We're in the middle of a drought here in Indiana. We haven't had any rain for two months...meanwhile, the temperatures have climbed into the mid to upper 90s. It is hot.
This is our 'second' living room, which serves as our bedroom in the summer. For reasons unknown, the A/C vent in the master bedroom upstairs was filled with cement before I purchased the home, so it is very hot up there in the summer. The other bedroom is also upstairs, and the downstairs bedroom has been turned into Todd's study. So, with upstairs temperatures reaching into the 90s by July, we drag our mattress downstairs and recline in the blissful A/C. "The kids" love it and maintain a near-constant state of drowse nearby.
Tabitha in particular loves it when we move downstairs. Instead of sleeping in the windowsill above our heads like she does when we sleep upstairs, she claims the chair next to the bed and spends 90% of her time there (the other 10% is spent at her food bowl).
...and then goes back to sleep. Repeat as necessary.
The garden suffers in the heat. We water for 30 minutes a day, but some things just can't handle the heat.
Our hydrangeas are crisping up...
...and our creeping thyme has broad swatches of brown.
The grass is...dead.
In this heat, some container plants need to be watered twice a day. Sometimes I just don't get to it.
We exercise and run errands in the morning, and by the time we get home, it's just too hot to weed. The hot weather keeps some weed growth down, but we're seeing a lot of this in the cracks of our sidewalk and patio:
It's not all bad, though! Living in Indiana, I knew I had to prepare for this type of summer. With heavy clay soil and frequent droughts, you have to plan accordingly. Portulaca (moss rose) always grow well in the heat. It's a type of succulent, and flowers in a variety of bright colors.
Herbs usually grow well when it's hot. I'm growing chives, dill, catnip, mint, sage, lavender, and basil.
You can't beat zinnias for hot-weather flowering. I didn't plant too many this year, but I've still got a nice group of them!
Cosmos grow well in the heat, but have to be frequently deadheaded. If you're up for the challenge, go for it! This year, I grew light pink cosmos...
...hot pink cosmos...
...and orange cosmos, which haven't bloomed yet.
In the area bordering our back slab, I planted two other heat-lovers in mixed groups: white geraniums and yellow osteospermums, which are a type of miniature sunflower.
They are unfailingly cheerful!
In the impossible-to-kill category falls Russian Sage. From June to frost, it blooms in fragrant, purple spikes.
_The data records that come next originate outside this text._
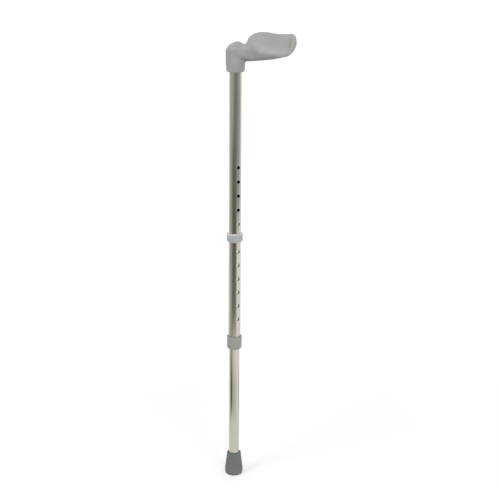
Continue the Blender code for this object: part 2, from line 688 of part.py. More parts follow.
def main():
    """Build every piece and hang the moving ones on their joints' empties."""
    clear_scene()
    parts = new_collection(COLLECTION_NAME)
    grey_plastic = new_material("handle_plastic", (170, 172, 168), 0.50)
    collar_plastic = new_material("collar_plastic", (152, 151, 147), 0.50)
    clip_plastic = new_material("clip_plastic", (182, 184, 190), 0.42)
    natural_nylon = new_material("natural_nylon", (222, 218, 205), 0.55)
    plug_nylon = new_material("plug_nylon", (205, 203, 196), 0.55)
    bronze_aluminium = new_material("bronze_anodised_tube", (176, 171, 156), 0.30, 1.0)
    silver_aluminium = new_material("silver_anodised_tube", (196, 194, 180), 0.30, 1.0)
    rubber = new_material("grey_rubber", (114, 118, 116), 0.80)
    zinc_steel = new_material("zinc_steel_washer", (180, 182, 184), 0.35, 1.0)
    screw_steel = new_material("screw_steel", (186, 187, 188), 0.30, 1.0)

    hole_heights = [
        UPPER_TUBE_BASE + LOWEST_HOLE_FROM_END + i * HOLE_PITCH for i in reversed(range(HOLE_COUNT))
    ]
    make_grip(parts, grey_plastic)
    make_grip_screw(parts, screw_steel)
    make_tube_plug(parts, plug_nylon)
    tube("upper_tube", UPPER_TUBE_RADIUS, UPPER_TUBE_LENGTH, UPPER_TUBE_BASE, hole_heights, parts,
         bronze_aluminium)
    make_end_collar(parts, collar_plastic)

    leg = add_pivot("leg_slide", (0, 0, 0), 0, None, parts)
    lower_tube = tube("lower_tube", LOWER_TUBE_RADIUS, LOWER_TUBE_LENGTH, LOWER_TUBE_BASE, [PIN_HEIGHT],
                      parts, silver_aluminium)
    leg_pieces = [
        lower_tube,
        make_guide_bush(parts, natural_nylon),
        make_washer(parts, zinc_steel),
        make_ferrule(parts, rubber),
    ]
    for piece in leg_pieces:
        piece.parent = leg

    clip_pivot = add_pivot("clip_slide", (0, 0, PIN_HEIGHT), HOLE_ROW_TURN, leg, parts)
    clip = make_height_clip(parts, clip_plastic)
    clip.parent = clip_pivot


main()
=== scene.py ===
"""Looks of the height-adjustable walking stick: its dressed pieces, and the stage it stands on.

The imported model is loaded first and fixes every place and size. All sizes are in metres, +Z runs
up the shaft and the handle reaches back along +X. Each piece has its own operator in the sidebar.
"""

import math

import bmesh
import bpy
from bpy.props import FloatProperty, FloatVectorProperty, IntProperty, PointerProperty
from mathutils import Matrix, Vector


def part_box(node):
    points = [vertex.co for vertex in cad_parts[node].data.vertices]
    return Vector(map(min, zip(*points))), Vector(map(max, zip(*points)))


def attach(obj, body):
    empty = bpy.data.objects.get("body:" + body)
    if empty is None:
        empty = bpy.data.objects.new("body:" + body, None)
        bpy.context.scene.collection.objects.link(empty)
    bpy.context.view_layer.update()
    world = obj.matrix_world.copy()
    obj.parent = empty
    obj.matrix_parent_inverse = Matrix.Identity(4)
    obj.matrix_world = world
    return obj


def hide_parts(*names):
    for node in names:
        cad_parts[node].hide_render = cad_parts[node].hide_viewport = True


bl_info = {
    "name": "Walking stick",
    "version": (1, 0, 0),
    "blender": (4, 5, 0),
    "location": "View3D > Sidebar > Walking stick",
    "description": "Dresses a height-adjustable walking stick with a moulded palm handle",
    "category": "Add Mesh",
}

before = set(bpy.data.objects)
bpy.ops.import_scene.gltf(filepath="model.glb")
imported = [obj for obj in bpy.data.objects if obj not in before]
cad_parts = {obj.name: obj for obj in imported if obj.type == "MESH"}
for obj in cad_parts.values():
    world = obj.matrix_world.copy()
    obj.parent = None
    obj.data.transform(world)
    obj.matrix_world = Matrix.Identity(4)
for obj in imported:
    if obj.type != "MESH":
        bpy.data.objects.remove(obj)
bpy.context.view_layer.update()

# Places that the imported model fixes
GRIP_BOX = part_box("grip")
UPPER_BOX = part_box("upper_tube")
LOWER_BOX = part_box("lower_tube")
COLLAR_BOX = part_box("end_collar")
CLIP_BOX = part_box("height_clip")
FERRULE_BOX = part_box("ferrule")
SCREW_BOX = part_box("grip_screw")
CLIP_DROP = 0.0006    # how far the middle of the clip's ring lies below its pin
PIN_HEIGHT = (CLIP_BOX[0].z + CLIP_BOX[1].z) / 2 + CLIP_DROP
SCREW_HEIGHT = (SCREW_BOX[0].z + SCREW_BOX[1].z) / 2
HOLE_TURN = math.radians(-45)    # direction of the hole row and the clip's pin, from +X
TOUCH_GAP = 0.0003    # left between two pieces that touch
Z_TO_X = Matrix.Rotation(math.pi / 2, 4, "Y")
Z_TO_Y = Matrix.Rotation(-math.pi / 2, 4, "X")

# Faces round a full turn
RING_STEPS = 112
TUBE_STEPS = 96
SCREW_STEPS = 48
HOLE_STEPS = 40

# The photograph's lens and the shaft's place in it, both in pixels of its 500-pixel width
LENS_PIXELS = 1172
SHAFT_LEFT_OF_MIDDLE = 15.94


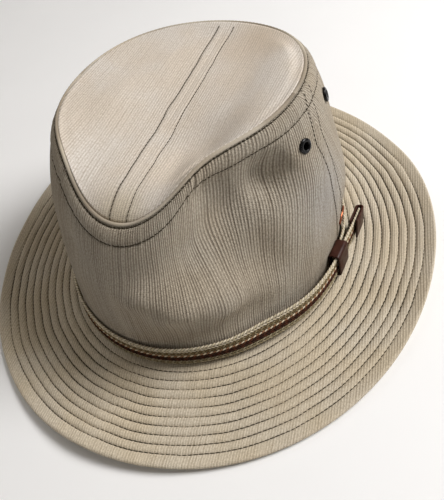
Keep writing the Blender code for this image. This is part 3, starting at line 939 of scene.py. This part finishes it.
def cut_cloth(angle, down, middle):
    """Place on a flat piece cut as part of a ring, yarns parallel to its middle, drawn in at the pinch."""
    turn = short_way(angle - middle) * FLARE
    drawn = sum(size * bell(np.degrees(angle) - place, wide) for place, wide, size in YARNS_DRAWN)
    reach = FLARE_TOP + down
    return np.stack([reach * np.sin(turn) + drawn * fade(0.085, 0.020, down), -reach * np.cos(turn)], -1)


def seam_angle(share, right):
    """Angle of a side seam at a share of the height; the right one mirrors the left, 2 degrees less."""
    place = np.interp(share, SEAM_SHARES, SEAM_ANGLES)
    return np.radians(360 - place - 2 if right else place)


def seam_distance(angle, share):
    """Distance along the cloth from the nearer side seam."""
    left = short_way(angle - seam_angle(share, False))
    right = short_way(angle - seam_angle(share, True))
    return np.where(np.abs(left) < np.abs(right), left, right) * (oval_speed(angle) * SIDE_SPEED)


def soft_folds(angle, share):
    """Sum of soft bells, flat at the braid and level round each metal piece."""
    height = 0.0
    for _name, place, level, wide, tall, size in SOFT_FOLDS:
        height = height + FOLD_DEPTH * size * bell(turn_from(place, angle), wide) * bell(share - level, tall)
    for _name, place, level in FLAT_SPOTS:
        centre = wall_point(np.float64(np.radians(place)), np.float64(level))
        near = np.linalg.norm(wall_point(angle, share) - centre, axis=-1)
        height = height * fade(*FLAT_REACH, near)
    return height * fade(*FLAT_FOOT, share)


def band_relief(angle, down):
    """Height of the band: its puff between the rows, the rows pulled in, small puckers and sharp creases."""
    run = angle * AROUND_LENGTH / (2 * np.pi)
    second = second_row(angle)
    between = np.clip((down - FIRST_ROW) / (second - FIRST_ROW), 0.0, 1.0)
    puff = PUFF * np.sin(np.pi * between) ** 0.65
    pull = -FIRST_PULL * bell(down - FIRST_ROW, 0.0008) - SECOND_PULL * bell(down - second, 0.0011)
    pucker = SECOND_PUCKER * wander(run, 0.0060, 7) * bell(down - second, 0.0050)
    pucker = pucker + FIRST_PUCKER * wander(run, 0.0042, 8) * bell(down - FIRST_ROW, 0.0035)
    for place, wide, deep in CREASES:
        turn = np.degrees(angle) - place + (down - CREASE_MIDDLE) * CREASE_LEAN
        pucker = pucker - deep * bell(turn, wide) * fade(0.0, 0.004, down) * fade(0.0150, 0.0100, down)
    return puff + pull + pucker


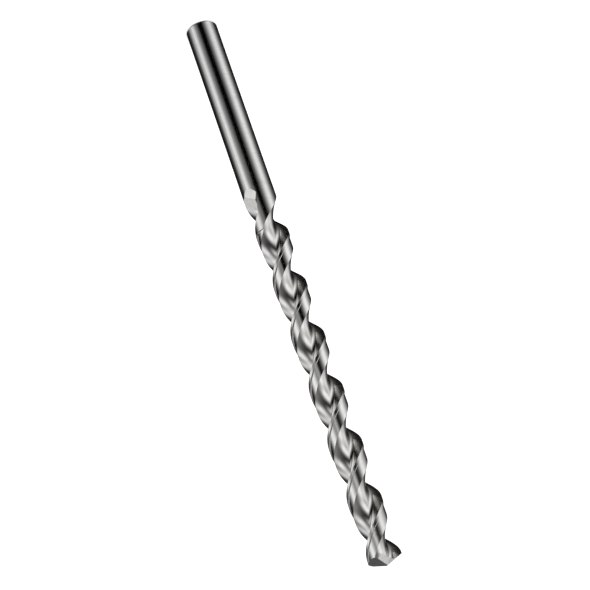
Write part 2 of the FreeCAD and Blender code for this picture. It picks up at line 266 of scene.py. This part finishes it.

I planted Russian Sage years ago and the bush is now huge!
No one loves Russian Sage more than bees. My bush is absolutely bee-covered...carpenter bees, honey bees, and other mysterious flying creatures that congregate to gather pollen.
Oh, we've got one other sun-lover:
All in all, I'm not really pouting over the drought. Every gardener knows that sometimes you've just got to go with the flow and hope for better weather next year! As long as I'm still able to pull enough flowers every week for my bouquet spread...
...although these beauties came from Marsh, not from my yard. Aren't they beautiful? Sigh! I love peach roses.
Some purple Russian Sage and white Queen Anne's Lace really set them off nicely...all ready for the table!
I made something a little unique recently. Normally I restrict myself to one sweet dessert a week, but I'm always casting about for that magic dessert that's virtuous enough to be consumed daily. I had high hopes for this high-protein treat, but I just couldn't get past the fact that I was eating - beans. Yes, these are the notorious Black Bean Brownies of circa-2000 Weight Watchers fame, made without a brownie mix. You read the ingredient list right...these chocolate brownies are made with black beans and without flour.
Black Bean Brownies
1 15.5 ounce can of black beans, rinsed and drained
3 tablespoons vegetable oil
1/4 cup cocoa powder
1 pinch salt
1 teaspoon vanilla
3/4 cup sugar
1/2 cup chocolate chips (optional)
1 teaspoon instant coffee (optional)
Preheat your oven to 350 degrees and grease an 8 x 8 baking dish. Place all ingredients into your blender.
Blend well (gag):
Pour into baking dish and bake for 20 - 25 minutes, until edges are browned.
Here's the deal on these brownies: they look like regular brownies, but the texture is light and whipped, almost like mousse. You truly can't taste the beans, but there is a bit of a strange, almost tangy taste that didn't appeal to me. To help, I made a quick cream cheese frosting for the top and made sure to chill these well before eating.
I would say that if you're trying to avoid flour, these are a fair brownie substitute. My husband really liked them, but as I was watching the beans whirl around in the blender, I was already thinking: this is not a good idea.
But maybe you aren't as fussy as I am! It's worth a shot...give it a try this week!